The US$ rising would be a negative for this company as it is a true global multinational. Overall it is a great company with good management. They have seeded and got a whole new group working in Silicon Valley, so the company has changed culturally. Have become a much more dynamic company, as well as moving out of the suburbs.
GE-N gets way too much love for what it has done. Earnings and cash flow per share are down and revenue is up only 7% over 15 years. Other companies went through ’08 too. This is the ultimate show-me stock. They are no longer regulated as a financial institution, but he still feels it has to show him.
It is a leader. They are a dividend payer and they have been spinning off parts of their business that are non-core. They are reducing debt and focusing on what they do best. They are trading at a very inexpensive PE. They are growing through cost cutting and sales as well as doing what they do well.

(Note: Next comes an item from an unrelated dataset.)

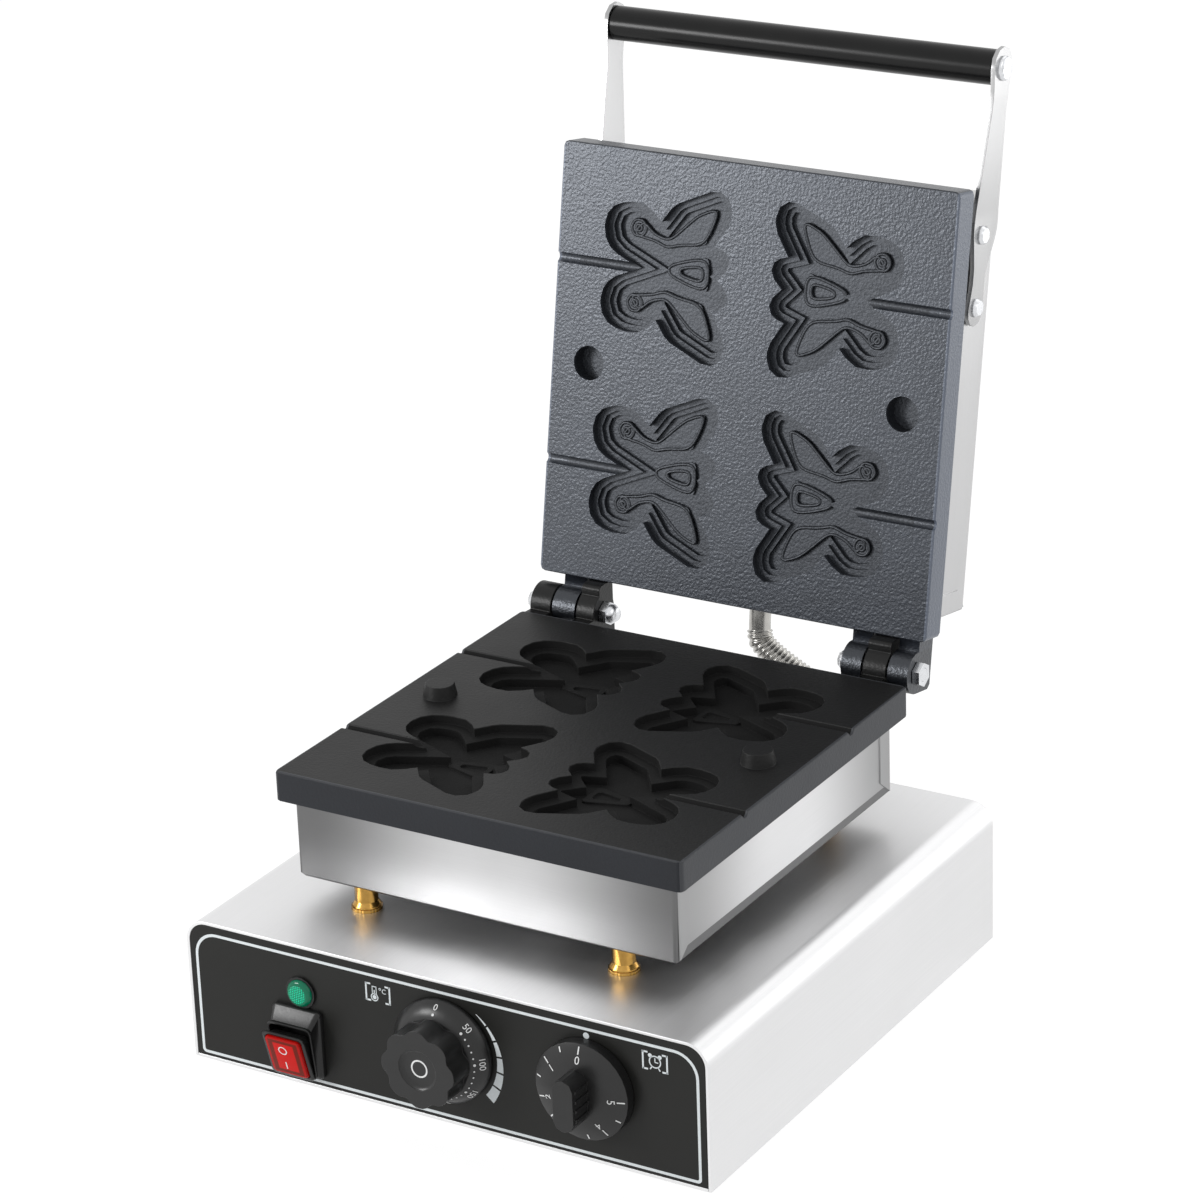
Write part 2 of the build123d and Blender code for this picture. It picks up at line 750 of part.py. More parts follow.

This has been in the doldrums for quite a while, but that is because it is trading hard up against its own FMV, which really hasn’t been going anywhere for some time. This is a company that is worth an awful lot more dead than alive. If somebody would take over that company and split it into its constituent pieces, he feels you would see an enormous amount of value released into the market.

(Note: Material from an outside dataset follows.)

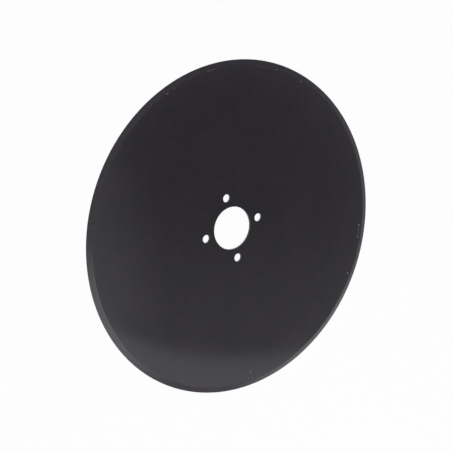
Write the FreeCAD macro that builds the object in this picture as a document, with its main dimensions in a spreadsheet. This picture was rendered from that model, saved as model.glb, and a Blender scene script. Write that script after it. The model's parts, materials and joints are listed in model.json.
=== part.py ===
"""Flat disc blade for a disc harrow or seeder: one plate, a bore, four bolt holes and a one-sided edge.

The blade is cut from flat plate, drilled for its hub and turned to a bevel on its front face.
It lies on its flat back face, with the bore's axis on +Z, the bevelled face up and the origin
at the middle of the back face. One bolt hole is on +X. All lengths are in millimetres.
"""
import FreeCAD, Part
import math
import os

import Sketcher

DOCUMENT_NAME = "disc_blade_model"
BLADE_NODE = "disc_blade"

# The driving dimensions: alias in the sheet, value, what it is.
DIMENSIONS = [
    ("disc_dia", 450.0, "outer diameter over the cutting edge"),
    ("plate_thick", 3.0, "thickness of the plate"),
    ("edge_land", 0.3, "height of the blunt land left at the rim"),
    ("bevel_angle", 20.0, "slope of the cutting bevel from the face, degrees"),
    ("bore_dia", 58.0, "centre bore, clears the bearing hub"),
    ("bolt_pcd", 85.0, "diameter of the circle that the bolt holes are on"),
    ("bolt_hole_dia", 11.0, "bolt holes, clear an M10 bolt"),
    ("bolt_count", 4, "number of bolt holes"),
    ("edge_break", 0.15, "deburring chamfer at the bore and the bolt holes"),
]

# How far the bevel's cutting profile reaches past the rim, so that it cuts clean through.
TOOL_OVERRUN = 1.0
# Two edges' radii count as the same below this difference.
RADIUS_TOLERANCE = 1e-4
# Largest share of a volume by which a built solid may miss its worked-out volume.
VOLUME_TOLERANCE = 1e-4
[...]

Pays a good dividend of 3%, and they like to increase it. The company is very different than what he had bought into. It is very difficult to understand the corporation going forward. He has a Sell target of $35+. If it happens in November or December, he likely won’t sell until next year, so that he can defer taxes.
GE Capital is down to about $140 billion in assets, and have a pretty significant leverage in the business. Thinks we will find out more in the next few months, as he believes the company is having a meeting with bond rating agencies to talk about GE Capital. Getting into the core industrial GE, he doesn’t understand what they are doing. They bought a bunch of energy equipment companies at the peak of the cycle. They also bought a bunch of 3-D printing companies recently and he doesn’t know what to make of that. He puts this one on the “too hard” pile.
Feels this is fairly valued. Got a very high multiple when GE Capital was part of the mix, which is what drove GE for many, many years, and now it is a pure industrial company. Feels the businesses they have moved into are less stable including a lot of the oil/gas businesses. The stability of their earnings is a lot more cyclical now.
He likes this and the fact that they have undone all the financial things. It is no longer a financial company, which is good. That puts it outside of the federal regulations. The multiple accorded to industrial companies is higher than financials. They are doing some good things to grow the company. What is hurting them short term is a fairly substantial exposure to the energy sector through the equipment they manufacture for them.
(A Top Pick May 4/15. Up 18.14%.) This has effectively transformed itself by spinning off their financial assets and its real estate. It has a good dividend. As the US economy and global operations in Europe continues to recover, there is more upside here.